Using the records below, report how many lines hold "picture", with no extra text.

Records that describe objects:
......

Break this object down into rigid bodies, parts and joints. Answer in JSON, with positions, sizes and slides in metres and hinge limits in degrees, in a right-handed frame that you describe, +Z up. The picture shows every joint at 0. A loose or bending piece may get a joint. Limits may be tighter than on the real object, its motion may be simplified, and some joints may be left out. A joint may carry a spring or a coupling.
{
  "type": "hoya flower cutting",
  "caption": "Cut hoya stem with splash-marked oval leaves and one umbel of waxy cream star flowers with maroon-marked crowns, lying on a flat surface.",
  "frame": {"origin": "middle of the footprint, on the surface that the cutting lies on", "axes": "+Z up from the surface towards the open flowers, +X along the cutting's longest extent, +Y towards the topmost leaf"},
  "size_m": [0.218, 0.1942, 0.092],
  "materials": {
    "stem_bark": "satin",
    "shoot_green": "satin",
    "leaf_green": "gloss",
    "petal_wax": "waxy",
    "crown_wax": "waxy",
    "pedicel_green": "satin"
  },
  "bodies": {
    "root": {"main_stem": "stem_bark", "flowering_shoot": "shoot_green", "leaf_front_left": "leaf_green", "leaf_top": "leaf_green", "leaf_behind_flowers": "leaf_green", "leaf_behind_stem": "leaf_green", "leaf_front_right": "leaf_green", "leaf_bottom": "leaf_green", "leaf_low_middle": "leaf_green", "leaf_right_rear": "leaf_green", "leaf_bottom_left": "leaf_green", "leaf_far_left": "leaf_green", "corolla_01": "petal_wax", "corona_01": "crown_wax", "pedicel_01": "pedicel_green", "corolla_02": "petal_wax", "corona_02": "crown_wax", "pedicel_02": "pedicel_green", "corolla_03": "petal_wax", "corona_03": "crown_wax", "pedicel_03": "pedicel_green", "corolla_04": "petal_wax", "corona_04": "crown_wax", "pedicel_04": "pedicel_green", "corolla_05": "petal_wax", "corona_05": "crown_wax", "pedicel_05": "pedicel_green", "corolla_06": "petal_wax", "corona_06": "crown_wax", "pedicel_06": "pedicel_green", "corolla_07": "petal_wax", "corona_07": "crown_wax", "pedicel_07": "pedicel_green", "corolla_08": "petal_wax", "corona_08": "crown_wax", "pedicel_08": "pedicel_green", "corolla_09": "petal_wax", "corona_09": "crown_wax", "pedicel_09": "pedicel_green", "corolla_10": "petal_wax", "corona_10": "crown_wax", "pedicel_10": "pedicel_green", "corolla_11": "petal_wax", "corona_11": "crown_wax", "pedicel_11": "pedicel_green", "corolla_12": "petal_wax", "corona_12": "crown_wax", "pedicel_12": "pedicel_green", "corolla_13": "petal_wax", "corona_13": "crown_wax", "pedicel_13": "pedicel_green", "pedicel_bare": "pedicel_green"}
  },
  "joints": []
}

......

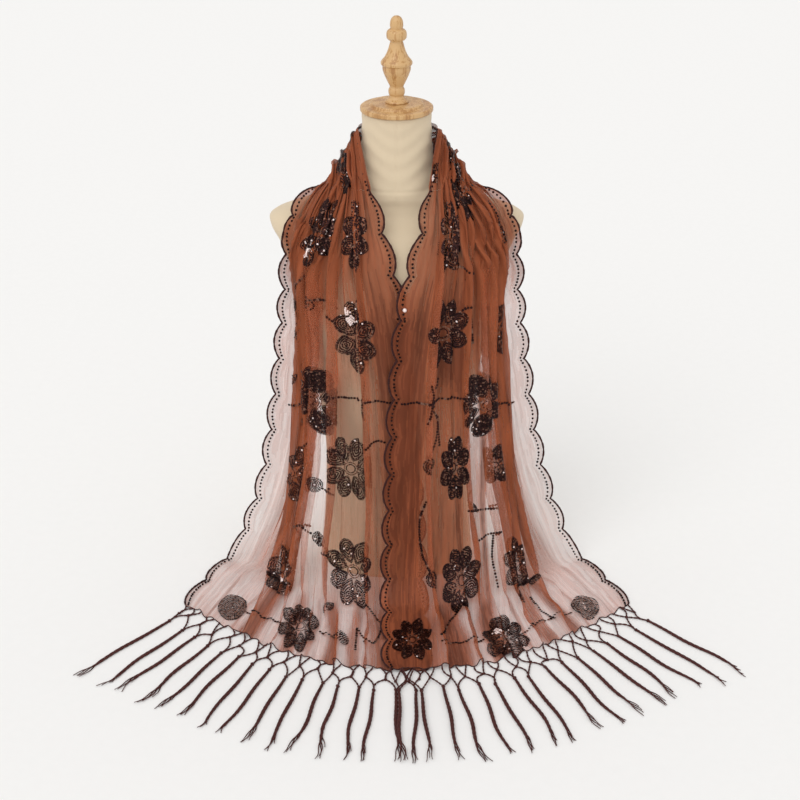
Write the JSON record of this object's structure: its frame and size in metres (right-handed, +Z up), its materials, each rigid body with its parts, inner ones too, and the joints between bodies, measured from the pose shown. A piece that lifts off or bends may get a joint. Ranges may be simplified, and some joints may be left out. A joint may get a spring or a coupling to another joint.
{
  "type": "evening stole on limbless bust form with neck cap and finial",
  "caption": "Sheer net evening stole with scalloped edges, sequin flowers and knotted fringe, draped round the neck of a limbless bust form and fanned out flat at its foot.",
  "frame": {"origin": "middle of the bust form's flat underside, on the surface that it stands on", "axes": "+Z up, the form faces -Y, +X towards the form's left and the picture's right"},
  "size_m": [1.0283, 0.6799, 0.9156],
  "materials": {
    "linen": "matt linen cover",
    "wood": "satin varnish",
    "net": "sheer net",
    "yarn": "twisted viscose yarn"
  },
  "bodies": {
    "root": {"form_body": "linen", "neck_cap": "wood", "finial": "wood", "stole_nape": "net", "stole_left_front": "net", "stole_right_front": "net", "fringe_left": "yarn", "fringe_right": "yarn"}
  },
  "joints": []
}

......

• CORRECT RESULT
2